A month's notice is mentioned in this passage because according to local usage in Bombay in a month's notice is necessary.2 Gentle, J., in a Calcutta case3 observed:
"A monthly tenancy in my view is not a tenancy which commence or begins in one month and on its expiry a fresh tenancy is created in the following month or months, but is a tenancy for an unstated period which is determinable by one or other of the parties giving a notice to quit."
To the like effect are the observations of the Patna High Court in Ganesdas Ramgopal v. Jamuna, 1945 ILR 24 Pat 449.
1. Utility Articles Manufacturing Co. v. Raja Bahadur Motilal Mills, AIR 1943 Born 306 (Beaumont, C.J. and Kania, J.).
2. Mulla.
3. Usharani Debi v. Research Industries Ltd., (1945) 50 CWN 461.
91.16. Period.-
The period of notice provided by section 106 is six months or fifteen days. We have already recommended an extension of the period to one month1 in certain cases. Whatever the period, certain points are common. What we say below as to computation of period applies to all periods-six months or fifteen days or (if so substituted) one month.
1. See supra.
91.17. Fifteen days' notice.-
For brevity, we confine ourselves to the period of 15 days. The 15 days' notice referred to in section 106 means 15 clear days' notice. Thus, where the plaintiff served his notice on the defendants on the 16th Falgoon, and required them to quit the land on the 30th of the same month, so that the defendants had only fourteen clear days, the notice to quit was held to be bad.1 In other words, the day on which the notice is given is excluded from calculation.2 But the day on which the notice is to expire is not to be excluded.

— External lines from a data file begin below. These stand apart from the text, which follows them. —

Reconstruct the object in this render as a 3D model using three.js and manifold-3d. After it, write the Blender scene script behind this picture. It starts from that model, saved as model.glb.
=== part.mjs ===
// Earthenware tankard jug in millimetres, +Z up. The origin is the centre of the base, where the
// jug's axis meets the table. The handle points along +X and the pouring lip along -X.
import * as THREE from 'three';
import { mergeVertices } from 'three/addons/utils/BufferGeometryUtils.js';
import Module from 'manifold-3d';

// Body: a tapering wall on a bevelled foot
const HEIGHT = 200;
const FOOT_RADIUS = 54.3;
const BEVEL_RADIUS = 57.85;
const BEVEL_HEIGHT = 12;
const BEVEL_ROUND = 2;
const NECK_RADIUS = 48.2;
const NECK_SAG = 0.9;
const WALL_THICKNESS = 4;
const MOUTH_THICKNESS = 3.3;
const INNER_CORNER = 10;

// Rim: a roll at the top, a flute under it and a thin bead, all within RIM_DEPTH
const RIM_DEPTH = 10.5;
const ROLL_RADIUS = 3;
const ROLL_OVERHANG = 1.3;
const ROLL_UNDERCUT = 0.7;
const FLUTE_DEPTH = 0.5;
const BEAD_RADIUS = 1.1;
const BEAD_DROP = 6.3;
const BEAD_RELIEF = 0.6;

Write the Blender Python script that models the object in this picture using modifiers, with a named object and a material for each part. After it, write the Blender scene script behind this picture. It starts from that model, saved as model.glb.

And, therefore, a notice served on the 16th Baisakh calling on the tenant to quit on the 31st is a good notice, as it gives 15 days clear time (the 31st Baisakh not being excluded from calculation).3 The date on which the notice is received is included in computing the period of 15 days.4 In the case of a monthly tenancy according to the English calendar, the notice asking the tenant to quit by the morning of 1-10-49 was held to be valid.5
1. Subadini v. Durga Charan, ILR 28 Cal 118.
2. Cf. section 110.
3. Gobinda v. Dwarka, 19 CWN 489 (493).
4. Natho (Mt.) v. Sital Prasad Sahu, AIR 1969 Pat 310.

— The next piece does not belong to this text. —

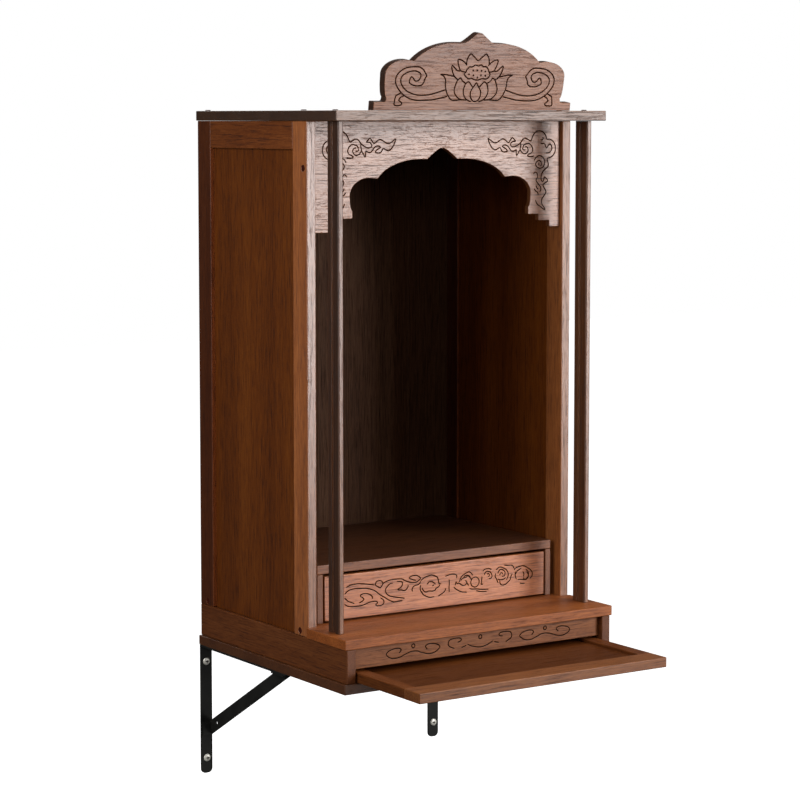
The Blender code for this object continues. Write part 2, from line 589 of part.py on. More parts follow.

5. Bharat Sahu v. Gadadhar Ramanui Das, AIR 1956 Ori 128.
91.18. Recommendation as to computation of period.-
In this respect, we think that the section should be made more precise by inserting the words "clear" before the word "days" in the section and by making a change similarly designed where the expression used is in terms of month. We recommend accordingly.
91.19. So much as regards the period of the notice.
91.20. "Expiring with the end of a year or month".-
It is not sufficient that the duration of the notice should be six months or 15 days, as the case may be; it is also required that the notice should expire with the end of the year or month. Thus, if the year of a tenancy is computed from the 1st Baisakh to the end of Chaitra, a notice given on the 26th Jaistha, calling upon the tenant to quit the land on the last day of Agran is not valid (even though the duration of the notice is more than 6 months). It ought to have required the tenant to vacate on the end of Chaitra.1 So also, in the case of a monthly tenancy, the notice to quit must require the tenant to vacate at the end of the month, and not before.
Thus, if the tenancy is regulated according to the English calendar, the notice must require the tenant to vacate on the 31st January, or 28th February or 31st March and so on. A notice asking the tenant to quit before the end of the month would be invalid, as the law stands at present, even though it gives 15 days' time or even a longer time. Hence a notice given on the 1st January requiring the tenant to quit on the 20th January (or even on the 20th February) is invalid. This is so even if there is an interval of more than 15 days between the date of notice and the date of the required surrender.2
Thus, in a Calcutta case,2 a notice was given on the 9th June that the lessee should vacate the premises after the lapse of a month from that date. It was held that the notice was inoperative in law, as it did not expire at the end of a month although it was of a longer duration than 15 days. If the tenancy commences from any day in the middle of the calendar month (e.g. 10th, or 12th, or 15th), the month of the tenancy must be calculated as ending on the corresponding day of the next month.
Thus, if a monthly tenancy commences from the 6th of one month to the 5th of the next month, a notice given on the 30th June requiring the tenant to quit at the end of July is bad.3-4 But where a house was taken on three years lease but no lease-deed was executed and the house was occupied in the middle of a month and the first amount of rent paid was for the period during which the house was occupied prior to the 1st of the following calendar month, the tenancy, must be deemed to begin on the 1st of each calendar month.5
1. Hemangni v. Gubinda, ILR 29 Cal 203 (205, 206).
2. Bijay Chandra v. Howrah-Amta Rly. Co., AIR 1923 Cal 524.
3. Bengal National Bank v. Janoki, ILR 54 Cal 813: 31 CWN 973: AIR 1927 Cal 725 (730).
4. Carrara Marble etc. v. Charu Chandra Guha, AIR 1957 Cal 357.
5. Ramji Lal v. Secretary of State, AIR 1936 Oudh 306 (307): 162 IC 712.